Quantitative RT-PCR validation of SplicerEX-predicted U133 and HuEx mRNA isoform changes. (A) The heatmaps display the fold-change rank order (from top to bottom) of 40 qRT-PCR reactions (20 “Up” and 20 “Down” for each gene) on each platform (U133 on left and HuEx on right) for three independent donors. Each reaction measures the fold change of mRNA between B cell and LCL for either the Up event (red) or the Down events (blue). If all Up reactions were ranked above the Down reactions, then the heatmap would be red on the top half and blue on the bottom half.
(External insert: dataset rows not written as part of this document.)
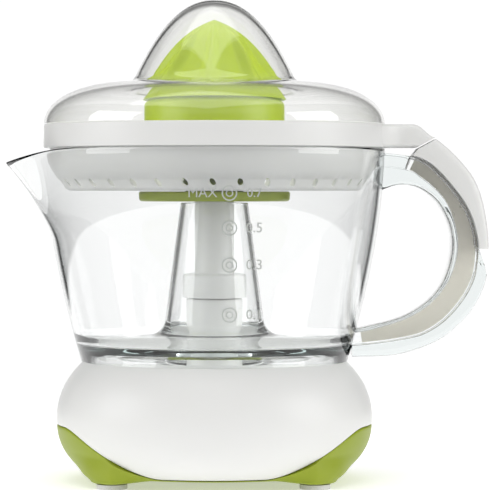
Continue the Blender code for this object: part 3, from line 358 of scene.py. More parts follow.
# %% [markdown]
# ## The base
# The white housing is a bowl whose side is an ellipse above the belt and a fuller curve below it. Its
# lower edge is not level: it hangs low at front and back as an apron and climbs at the sides, where the
# green underside comes up to meet it. Because only the edge changes with the angle, every ring is a
# simple function of it.

# %% The bowl and its apron
BELT_Z, DECK_R, UNDER_DEPTH, UNDER_POWER = 29.0, 58.5, 34.3, 2.6
APRON_LOW, APRON_HIGH, WALL = 5.4, 25.5, 2.0
APRON_START, APRON_END = 22.0, 69.0
BORE_R, TOWER_R, PLINTH_R, PLINTH_H = 7.3, 12.5, 54.8, 2.0
COLUMNS = 240
TURN = np.linspace(0, 2 * math.pi, COLUMNS, endpoint=False)


def bowl_radius(z):
    """Ellipse above the belt; below it (1 - drop^2.6)^(1/2.6), where drop is a share of the closing depth."""
    z = np.asarray(z, float)
    rise = (DECK_Z - BELT_Z) / math.sqrt(1 - (DECK_R / BOWL_R) ** 2)
    above = np.sqrt(np.clip(1 - ((z - BELT_Z) / rise) ** 2, 0, 1))
    drop = np.clip((BELT_Z - z) / UNDER_DEPTH, 0, 0.999) ** UNDER_POWER
    return BOWL_R * np.where(z > BELT_Z, above, (1 - drop) ** (1 / UNDER_POWER))


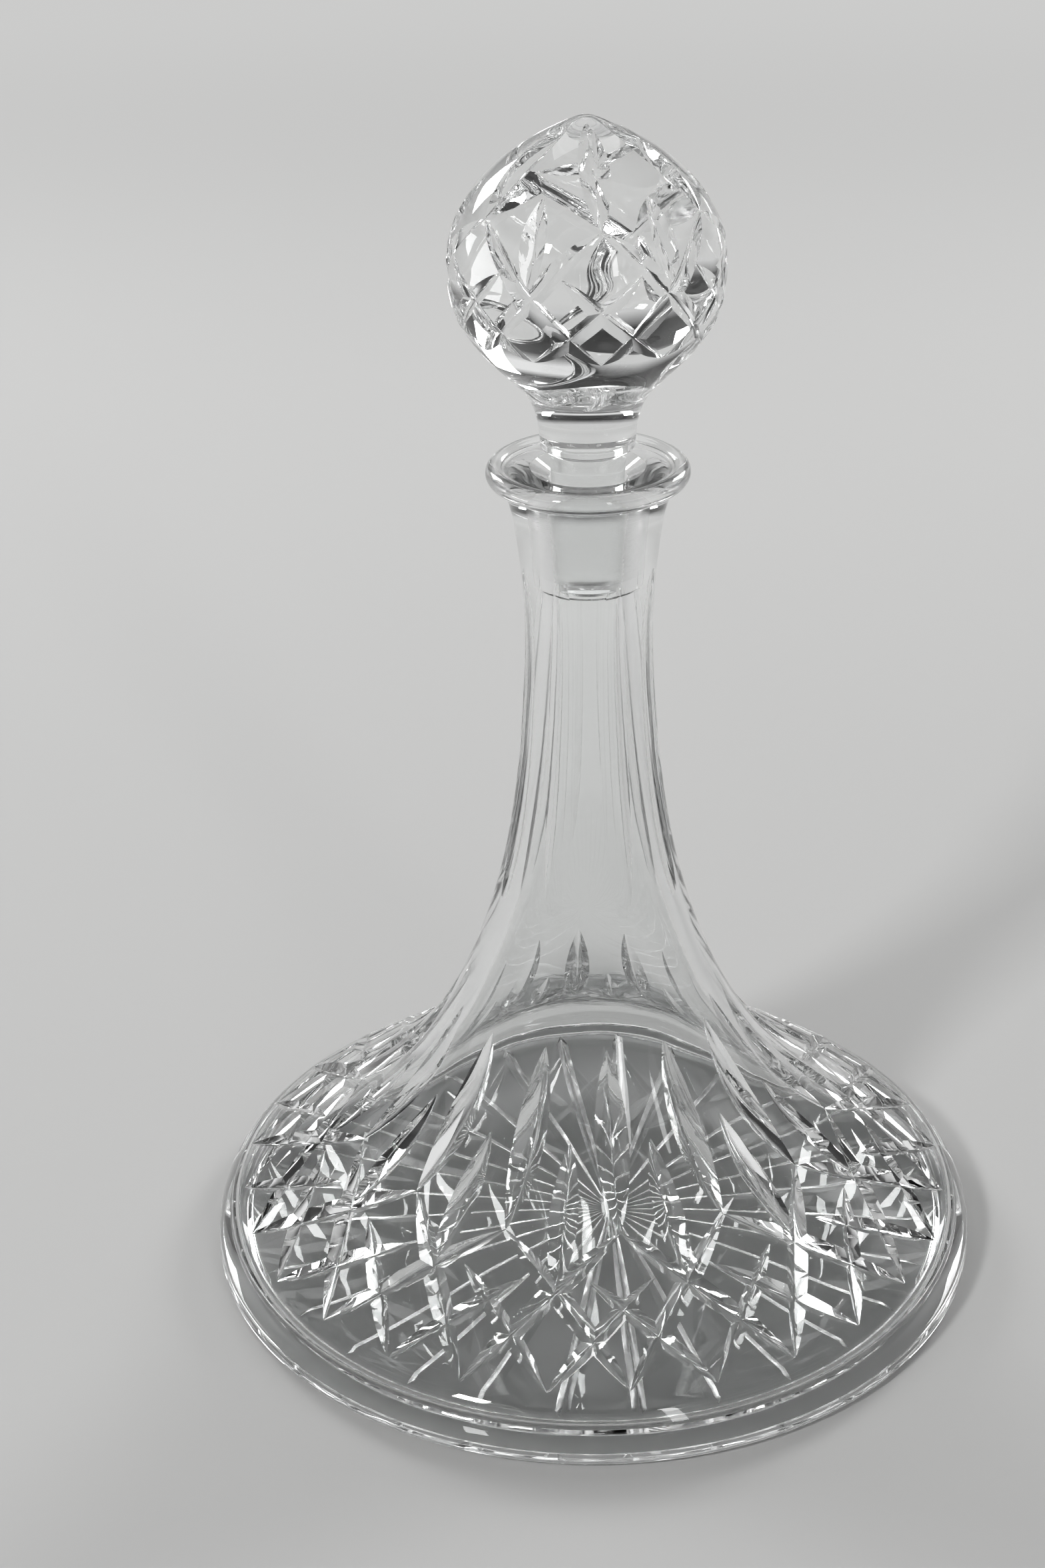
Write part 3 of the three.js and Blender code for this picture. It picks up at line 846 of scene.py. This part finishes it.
world = bpy.data.worlds.new("studioSurround")
bpy.context.scene.world = world
world.use_nodes = True
tree = world.node_tree
tree.nodes.clear()
place = addNode(tree, "ShaderNodeTexCoord")
parts = addNode(tree, "ShaderNodeSeparateXYZ", [(0, place.outputs["Generated"])])
sky = addNode(tree, "ShaderNodeValToRGB", [(0, parts.outputs["Z"])])
for stop, (at, level) in enumerate(studio["bands"]):
    step = sky.color_ramp.elements[stop] if stop < 2 else sky.color_ramp.elements.new(at)
    step.position = at
    step.color = (level, level, level, 1)
seen = addNode(tree, "ShaderNodeBackground", [("Color", sky.outputs[0])], Strength=1.0)
fill = addNode(tree, "ShaderNodeBackground", Color=(1, 1, 1, 1), Strength=studio["fill"])
around = addNode(tree, "ShaderNodeMixShader", [(0, seenDirectly(tree)), (1, fill.outputs[0]),
    (2, seen.outputs[0])])
backdrop = addNode(tree, "ShaderNodeBackground", Color=studio["farColour"], Strength=1.0)
path = addNode(tree, "ShaderNodeLightPath")
mixed = addNode(tree, "ShaderNodeMixShader", [(0, path.outputs["Is Camera Ray"]), (1, around.outputs[0]),
    (2, backdrop.outputs[0])])
addNode(tree, "ShaderNodeOutputWorld", [("Surface", mixed.outputs[0])])
print("studio made")

# The camera: place in metres, angles in degrees, found by fitting the outline and the cuts
view = {
    "place": (0.0, -0.57387, 0.41747),
    "yaw": -1.552,
    "pitch": 27.162,
    "roll": -1.0375,
    "focalPixels": 4184.99,
    "framePixels": 2352,
    "sensor": 36,
    "bounces": 32,
}
yaw, pitch, roll = (math.radians(view[key]) for key in ("yaw", "pitch", "roll"))
forward = Vector((math.sin(yaw) * math.cos(pitch), math.cos(yaw) * math.cos(pitch), -math.sin(pitch)))
level = Vector((math.cos(yaw), -math.sin(yaw), 0))
upright = level.cross(forward)
right = math.cos(roll) * level + math.sin(roll) * upright
up = -math.sin(roll) * level + math.cos(roll) * upright
lens = bpy.data.cameras.new("camera")
lens.sensor_width = view["sensor"]
lens.lens = view["focalPixels"] / view["framePixels"] * view["sensor"]
lens.clip_start, lens.clip_end = 0.01, 50
camera = bpy.data.objects.new("camera", lens)
turn = Matrix((right, up, -forward)).transposed().to_4x4()
camera.matrix_world = Matrix.Translation(view["place"]) @ turn
bpy.context.scene.collection.objects.link(camera)
scene = bpy.context.scene
scene.camera = camera
scene.view_settings.view_transform = "Standard"
scene.cycles.max_bounces = view["bounces"]
scene.cycles.transmission_bounces = view["bounces"]
scene.cycles.glossy_bounces = view["bounces"] // 2
scene.cycles.transparent_max_bounces = view["bounces"]
print("camera made")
The P-value shown is from the Mann-Whitney U-test, which was used to compare the set of Up reactions to the set of Down reactions. (B) A schematic diagram is shown for two caspase 6 mRNA isoforms predicted based on our SplicerEX data. The primer locations for qRT-PCR are indicated above, and SplicerEX meta-probe sets are displayed below (Up exons [red]; Down exons [blue]). Below the schematic is a graph plotting the fold change from B to LCL for qRT-PCR reactions characterizing the isoform change in six independent human donors. (**) p < 0.01 (Mann-Whitney). (C) As in B, a schematic diagram of caspase 7 mRNA isoforms is shown including primers for qRT-PCR and SplicerEX meta-probe sets. The graph indicates B-to-LCL fold-change values for reactions characterizing all isoforms, β-specific isoforms, or δ-specific isoforms. (*) p < 0.05 (Mann-Whitney). (D) As in B and C, a schematic diagram of caspase 8 mRNA isoforms is shown including primers and SplicerEX meta-probe sets. The graph plots B-to-LCL fold-change values for reactions characterizing long, C (short)–specific, and G (short)–specific isoforms. (*) p < 0.05; (**) p < 0.01 (Mann-Whitney).

FIGURE 6.

SplicerEX decision tree used to categorize alternative mRNA processing events into discrete categories. SplicerEX assigned mechanistic categories of mRNA isoform changes by comparing the location of the two primary distinguishing probe set features (probe sets for the U133 array and meta-probe sets for the HuEx arrays) with known UCSC gene transcripts. The algorithm first removes a gene if either feature does not overlap a known UCSC transcript, resulting in an unclassified event. Second, the event is recorded as unclassified if neither feature overlaps transcripts with a common 5′ start site (A). If both features overlap the same 3′-terminal exon, then the event reflects a change in 3′-UTR length, indicating the presence of tandem 3′ UTRs (B). If each feature targets a different 3′ terminal exon, then the gene is categorized as undergoing alternative 3′ terminal exon choice (C). If the event has not been categorized at this point, but both features target at least one common UCSC transcript (D), then the event is categorized as an internal event, an alternative 5′ initiation event, or unclassified using the common transcript inference (CTI) algorithm (E) (Table 2).